Não vemos guerras acontecerem em
um tempo distante: esta ideia de ficção científica é uma ilusão, mas, mais
forte do que isso, a atemporalidade é sua marca maior. Não sabemos o tempo das
coisas, como se tanto as torres quanto as ‘irmãs’ estivessem tão distantes do
mundo quanto o subúrbio em que se encontram. Joane (Philippine Stindel) veio da
Moldávia e encontra, Lisa (Ana Neborac) francesa. As duas são recepcionistas
nas torres. Joane não conhece quase mais ninguém na cidade e se apega à Lisa
como se fossem gêmeas, estando sempre juntas, quase simbioticamente.
As meninas tomam o filme, entre ações do cotidiano e pequenos pontos de conflito. Ficamos presos a estes
momentos – quando Joane conhece Zouzou (Annabelle Lengrone), amiga de Lisa com
uma filha criança ou quando vão ao clube de suingue, quando viajam para o
interior, quando conhecem um grupo de rapazes – aguardando seus desenvolvimentos, que parecem soltos demais e ficamos à mercê, esperando os desfechos, que se diluem em outras ações. É intencional, uma frouxidão na
trama é o que parece tentar trazer a história para a vida real e com o adicional da fotografia de luz natural, boa
parte da crítica internacional entendeu como um jogo com o documentário por
conta do currículo do diretor, mas não parece ser o caso.

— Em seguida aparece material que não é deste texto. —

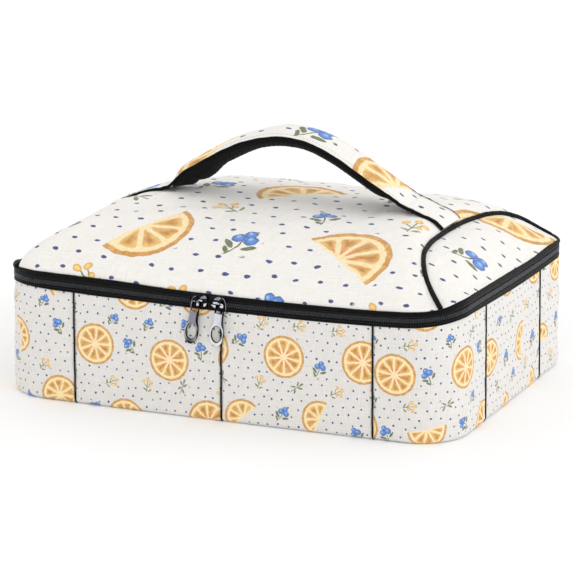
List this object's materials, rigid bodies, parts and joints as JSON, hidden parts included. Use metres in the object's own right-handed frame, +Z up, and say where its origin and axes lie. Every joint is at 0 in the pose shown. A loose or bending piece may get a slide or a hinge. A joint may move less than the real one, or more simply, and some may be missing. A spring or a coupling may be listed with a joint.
{
  "type": "casserole carrier",
  "caption": "Insulated rectangular casserole carrier with printed fabric walls, a domed lid opened by a double zip, and a padded arch handle",
  "frame": {"origin": "centre of the base on the surface it stands on", "axes": "+X along the long front to the right, +Y to the back where the lid is hinged, +Z up; the zip pulls are on the -Y side"},
  "size_m": [0.402, 0.3015, 0.2143],
  "materials": {
    "printed_cloth": "matte woven polyester with a small all-over print, cream ground",
    "base_cloth": "matte woven polyester",
    "black_trim": "ribbed binding tape and piping",
    "zip_tape": "woven zip tape",
    "zip_coil": "nylon coil",
    "zip_metal": "polished black nickel",
    "handle_mesh": "black spacer mesh",
    "foil": "foil laminate, heat sealed",
    "foam": "white expanded foam",
    "board": "stiff sheet"
  },
  "bodies": {
    "carrier_body": {"base_fabric": "base_cloth", "base_board": "board", "base_foam": "foam", "wall_panel_01": "printed_cloth", "wall_panel_02": "printed_cloth", "wall_panel_03": "printed_cloth", "wall_panel_04": "printed_cloth", "wall_panel_05": "printed_cloth", "wall_panel_06": "printed_cloth", "wall_panel_07": "printed_cloth", "wall_panel_08": "printed_cloth", "wall_panel_09": "printed_cloth", "wall_panel_10": "printed_cloth", "wall_seam_01": "black_trim", "wall_seam_02": "black_trim", "wall_seam_03": "black_trim", "wall_seam_04": "black_trim", "wall_seam_05": "black_trim", "wall_seam_06": "black_trim", "wall_seam_07": "black_trim", "wall_seam_08": "black_trim", "wall_seam_09": "black_trim", "wall_seam_10": "black_trim", "wall_foam": "foam", "liner": "foil", "zip_tape_lower": "zip_tape", "zip_coil_lower": "zip_coil", "zip_stop_left": "zip_metal", "zip_stop_right": "zip_metal", "hinge_strip_lower": "zip_tape"},
    "lid": {"lid_center_panel": "printed_cloth", "lid_end_panel_left": "printed_cloth", "lid_end_panel_right": "printed_cloth", "lid_piping_left": "black_trim", "lid_piping_right": "black_trim", "lid_foam": "foam", "lid_liner": "foil", "lid_rim_binding": "black_trim", "zip_tape_upper": "zip_tape", "zip_coil_upper": "zip_coil", "hinge_strip_upper": "zip_tape", "handle_tail_left": "printed_cloth", "handle_tail_right": "printed_cloth", "handle_end_left": "handle_mesh", "handle_end_right": "handle_mesh"},
    "handle": {"handle_cover": "printed_cloth", "handle_core": "foam", "handle_mesh": "handle_mesh", "handle_binding_front": "black_trim", "handle_binding_back": "black_trim"},
    "slider_left": {"slider_left": "zip_metal"},
    "slider_right": {"slider_right": "zip_metal"},
    "pull_left": {"pull_left": "zip_metal"},
    "pull_right": {"pull_right": "zip_metal"}
  },
  "joints": [
    {"name": "lid_hinge", "type": "hinge", "parent": "carrier_body", "child": "lid", "pos_m": [0, 0.1482, 0.1007], "axis": [-1, 0, 0], "range_deg": [0, 170]},
    {"name": "slider_left_slide", "type": "slide", "parent": "carrier_body", "child": "slider_left", "axis": [-1, 0, 0], "range_m": [0, 0.13]},
    {"name": "slider_right_slide", "type": "slide", "parent": "carrier_body", "child": "slider_right", "axis": [1, 0, 0], "range_m": [0, 0.145]},
    {"name": "pull_left_flip", "type": "hinge", "parent": "slider_left", "child": "pull_left", "pos_m": [-0.0189, -0.15075, 0.1007], "axis": [-1, 0, 0], "range_deg": [0, 160]},
    {"name": "pull_right_flip", "type": "hinge", "parent": "slider_right", "child": "pull_right", "pos_m": [0.0025, -0.15075, 0.1007], "axis": [-1, 0, 0], "range_deg": [0, 160]},
    {"name": "handle_swing", "type": "hinge", "parent": "lid", "child": "handle", "pos_m": [0, 0, 0.163], "axis": [1, 0, 0], "range_deg": [-40, 40], "stiffness_Nm_per_rad": 0.15}
  ]
}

O filme busca uma relevância na
vida das garotas como um paralelo com as torres que ninguém de fora do país ou
da cidade conhece. Imponentes, parecidas e importantes à sua medida, não são
como as finadas e famosas World Trade Center ou como as grandes modelos do
mundo, ainda que não percam em nada por semelhança e beleza. Deixadas em um
subúrbio, fora das vias principais da cidade, alheias ao movimento – e uma cena
delas no terraço de uma das torres, enxergando a cidade ao longe é uma belíssima
analogia – as desloca deste espaço e tempo, como se talvez nem precisassem
estar sob qualquer holofote, mas apenas vivendo e se encontrando no limbo que é
o caminho entre a adolescência e a vida adulta. É uma interpretação possível,
as responsabilidades do dia a dia contrastando com um comportamento quase
infantil, as vivências típicas da adolescência encontrando outras mais próprias
à vida adulta, a relação com a maturidade e maternidade encontradas em Zouzou ou os riscos entre desconhecidos.
Como são tempos de guerra, nada é permanente e as conclusões do filme deixam
claras uma mudança imperativa e iminente, abrindo outras possibilidades de
futuro para as duas.
Se nos minutos iniciais vemos uma
sequência longa com orientações sobre procedimentos e instalações de segurança com uma trilha sonora quase entorpecente, remetendo a Kubrick e já imaginamos tensos uma guerra que está por vir – referência imediata ao onze de setembro – talvez este paralelo seja tão subliminar e distante, como
uma metáfora requintada demais para a vida das garotas, cuja segurança não
existe, mas o alheamento do mundo sim, como se fosse possível para elas viver
na própria distância imposta pelos seguranças dos prédios a qualquer um que se
aproxime deles fora do horário padrão. Impressionante, o primeiro longametragem de Virgil Vernier não é um
grande trabalho de roteiro, mas é de todo o resto, chamando a atenção com sua estética e nos deixando ansiosos por uma nova – e quem sabe mais dinâmica
– experiência. A vontade que fica ainda neste filme é em rever algumas cenas por seus enquadramentos, reencontrar o clima criado, a suspensão do tempo, os silêncios e alguma inocência.